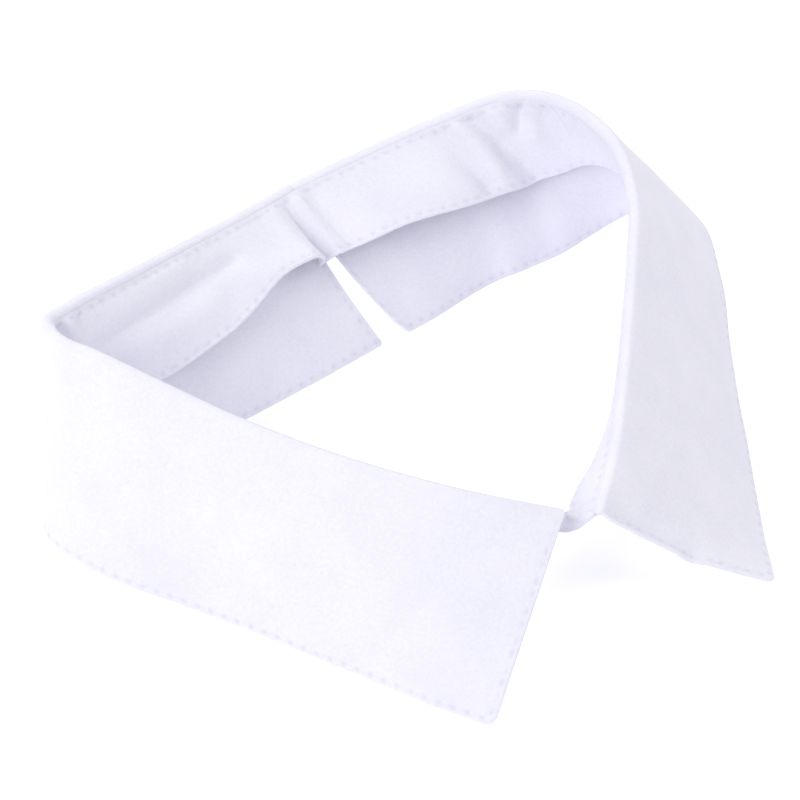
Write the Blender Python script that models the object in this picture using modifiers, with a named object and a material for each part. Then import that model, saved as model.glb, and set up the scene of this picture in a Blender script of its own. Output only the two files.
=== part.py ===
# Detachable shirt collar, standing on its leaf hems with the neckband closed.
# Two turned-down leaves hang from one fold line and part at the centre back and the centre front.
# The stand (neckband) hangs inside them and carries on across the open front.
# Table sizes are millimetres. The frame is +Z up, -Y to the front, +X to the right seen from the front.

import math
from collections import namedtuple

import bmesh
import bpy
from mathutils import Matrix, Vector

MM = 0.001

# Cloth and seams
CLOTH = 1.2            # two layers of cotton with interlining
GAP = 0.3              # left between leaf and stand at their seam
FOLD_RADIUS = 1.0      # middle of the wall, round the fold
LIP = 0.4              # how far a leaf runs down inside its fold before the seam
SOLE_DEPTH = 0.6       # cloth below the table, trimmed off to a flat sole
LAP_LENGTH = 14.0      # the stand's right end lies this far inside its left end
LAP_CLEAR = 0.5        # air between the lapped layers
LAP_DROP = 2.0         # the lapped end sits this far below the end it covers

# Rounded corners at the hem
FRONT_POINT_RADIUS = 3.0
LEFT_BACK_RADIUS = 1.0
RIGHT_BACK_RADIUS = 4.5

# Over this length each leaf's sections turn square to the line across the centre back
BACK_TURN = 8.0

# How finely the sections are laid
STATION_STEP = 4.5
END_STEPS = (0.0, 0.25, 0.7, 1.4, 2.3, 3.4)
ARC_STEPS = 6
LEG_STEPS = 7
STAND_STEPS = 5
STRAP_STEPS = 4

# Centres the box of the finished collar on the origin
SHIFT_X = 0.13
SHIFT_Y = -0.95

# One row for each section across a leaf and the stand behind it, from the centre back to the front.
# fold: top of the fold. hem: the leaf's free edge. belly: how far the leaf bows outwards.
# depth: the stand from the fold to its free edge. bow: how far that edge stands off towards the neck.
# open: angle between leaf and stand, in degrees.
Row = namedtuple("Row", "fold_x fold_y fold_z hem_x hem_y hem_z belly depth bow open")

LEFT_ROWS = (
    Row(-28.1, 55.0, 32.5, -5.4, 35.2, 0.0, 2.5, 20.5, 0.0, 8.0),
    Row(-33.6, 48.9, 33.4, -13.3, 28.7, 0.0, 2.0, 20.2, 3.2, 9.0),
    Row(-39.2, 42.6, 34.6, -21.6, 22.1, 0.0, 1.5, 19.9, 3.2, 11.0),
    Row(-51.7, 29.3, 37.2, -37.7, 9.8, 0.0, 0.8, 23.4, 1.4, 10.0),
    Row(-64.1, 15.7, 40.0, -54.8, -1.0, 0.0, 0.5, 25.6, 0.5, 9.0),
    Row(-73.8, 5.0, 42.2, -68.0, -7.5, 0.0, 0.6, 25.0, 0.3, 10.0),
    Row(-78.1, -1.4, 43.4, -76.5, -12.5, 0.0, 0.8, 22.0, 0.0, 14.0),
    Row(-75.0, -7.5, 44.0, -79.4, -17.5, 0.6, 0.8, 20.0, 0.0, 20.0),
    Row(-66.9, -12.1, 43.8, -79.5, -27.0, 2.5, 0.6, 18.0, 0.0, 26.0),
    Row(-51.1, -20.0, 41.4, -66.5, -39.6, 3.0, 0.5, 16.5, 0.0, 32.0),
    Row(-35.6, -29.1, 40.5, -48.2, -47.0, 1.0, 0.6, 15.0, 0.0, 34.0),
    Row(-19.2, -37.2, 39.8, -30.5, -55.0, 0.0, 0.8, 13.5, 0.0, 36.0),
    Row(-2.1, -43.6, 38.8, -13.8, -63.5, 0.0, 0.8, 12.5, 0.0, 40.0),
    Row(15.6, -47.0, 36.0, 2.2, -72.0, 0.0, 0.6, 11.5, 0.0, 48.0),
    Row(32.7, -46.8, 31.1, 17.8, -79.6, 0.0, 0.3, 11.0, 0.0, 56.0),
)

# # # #

## Aim of the exercise
Write the material out exactly, with nothing left out.

## Answer to this task
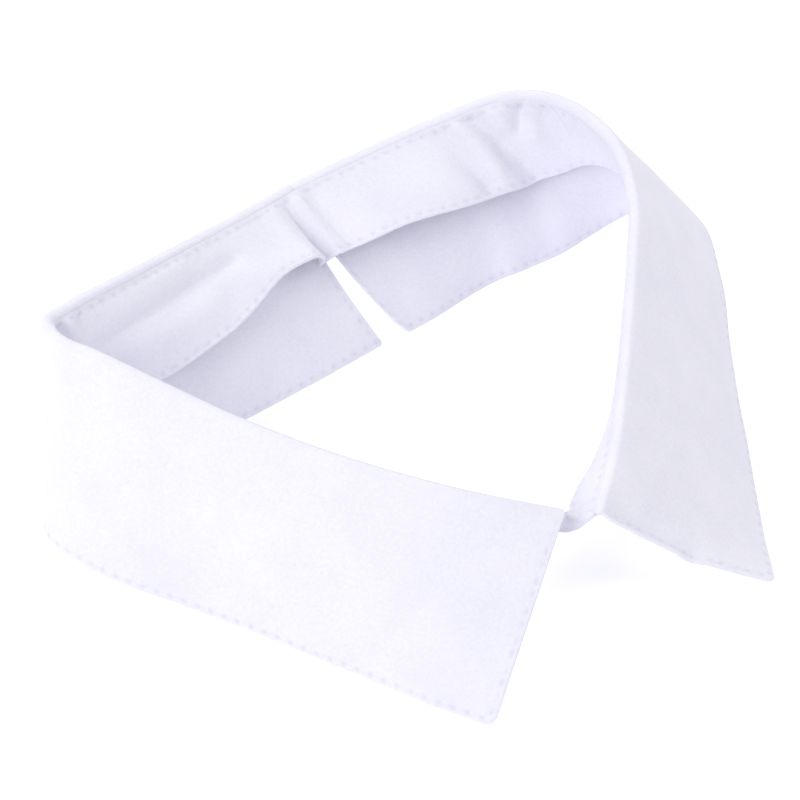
Write the Blender Python script that models the object in this picture using modifiers, with a named object and a material for each part. Then import that model, saved as model.glb, and set up the scene of this picture in a Blender script of its own. Output only the two files.
=== part.py ===
# Detachable shirt collar, standing on its leaf hems with the neckband closed.
# Two turned-down leaves hang from one fold line and part at the centre back and the centre front.
# The stand (neckband) hangs inside them and carries on across the open front.
# Table sizes are millimetres. The frame is +Z up, -Y to the front, +X to the right seen from the front.

import math
from collections import namedtuple

import bmesh
import bpy
from mathutils import Matrix, Vector

MM = 0.001

# Cloth and seams
CLOTH = 1.2            # two layers of cotton with interlining
GAP = 0.3              # left between leaf and stand at their seam
FOLD_RADIUS = 1.0      # middle of the wall, round the fold
LIP = 0.4              # how far a leaf runs down inside its fold before the seam
SOLE_DEPTH = 0.6       # cloth below the table, trimmed off to a flat sole
LAP_LENGTH = 14.0      # the stand's right end lies this far inside its left end
LAP_CLEAR = 0.5        # air between the lapped layers
LAP_DROP = 2.0         # the lapped end sits this far below the end it covers

# Rounded corners at the hem
FRONT_POINT_RADIUS = 3.0
LEFT_BACK_RADIUS = 1.0
RIGHT_BACK_RADIUS = 4.5

# Over this length each leaf's sections turn square to the line across the centre back
BACK_TURN = 8.0

# How finely the sections are laid
STATION_STEP = 4.5
END_STEPS = (0.0, 0.25, 0.7, 1.4, 2.3, 3.4)
ARC_STEPS = 6
LEG_STEPS = 7
STAND_STEPS = 5
STRAP_STEPS = 4

# Centres the box of the finished collar on the origin
SHIFT_X = 0.13
SHIFT_Y = -0.95

# One row for each section across a leaf and the stand behind it, from the centre back to the front.
# fold: top of the fold. hem: the leaf's free edge. belly: how far the leaf bows outwards.
# depth: the stand from the fold to its free edge. bow: how far that edge stands off towards the neck.
# open: angle between leaf and stand, in degrees.
Row = namedtuple("Row", "fold_x fold_y fold_z hem_x hem_y hem_z belly depth bow open")

LEFT_ROWS = (
    Row(-28.1, 55.0, 32.5, -5.4, 35.2, 0.0, 2.5, 20.5, 0.0, 8.0),
    Row(-33.6, 48.9, 33.4, -13.3, 28.7, 0.0, 2.0, 20.2, 3.2, 9.0),
    Row(-39.2, 42.6, 34.6, -21.6, 22.1, 0.0, 1.5, 19.9, 3.2, 11.0),
    Row(-51.7, 29.3, 37.2, -37.7, 9.8, 0.0, 0.8, 23.4, 1.4, 10.0),
    Row(-64.1, 15.7, 40.0, -54.8, -1.0, 0.0, 0.5, 25.6, 0.5, 9.0),
    Row(-73.8, 5.0, 42.2, -68.0, -7.5, 0.0, 0.6, 25.0, 0.3, 10.0),
    Row(-78.1, -1.4, 43.4, -76.5, -12.5, 0.0, 0.8, 22.0, 0.0, 14.0),
    Row(-75.0, -7.5, 44.0, -79.4, -17.5, 0.6, 0.8, 20.0, 0.0, 20.0),
    Row(-66.9, -12.1, 43.8, -79.5, -27.0, 2.5, 0.6, 18.0, 0.0, 26.0),
    Row(-51.1, -20.0, 41.4, -66.5, -39.6, 3.0, 0.5, 16.5, 0.0, 32.0),
    Row(-35.6, -29.1, 40.5, -48.2, -47.0, 1.0, 0.6, 15.0, 0.0, 34.0),
    Row(-19.2, -37.2, 39.8, -30.5, -55.0, 0.0, 0.8, 13.5, 0.0, 36.0),
    Row(-2.1, -43.6, 38.8, -13.8, -63.5, 0.0, 0.8, 12.5, 0.0, 40.0),
    Row(15.6, -47.0, 36.0, 2.2, -72.0, 0.0, 0.6, 11.5, 0.0, 48.0),
    Row(32.7, -46.8, 31.1, 17.8, -79.6, 0.0, 0.3, 11.0, 0.0, 56.0),
)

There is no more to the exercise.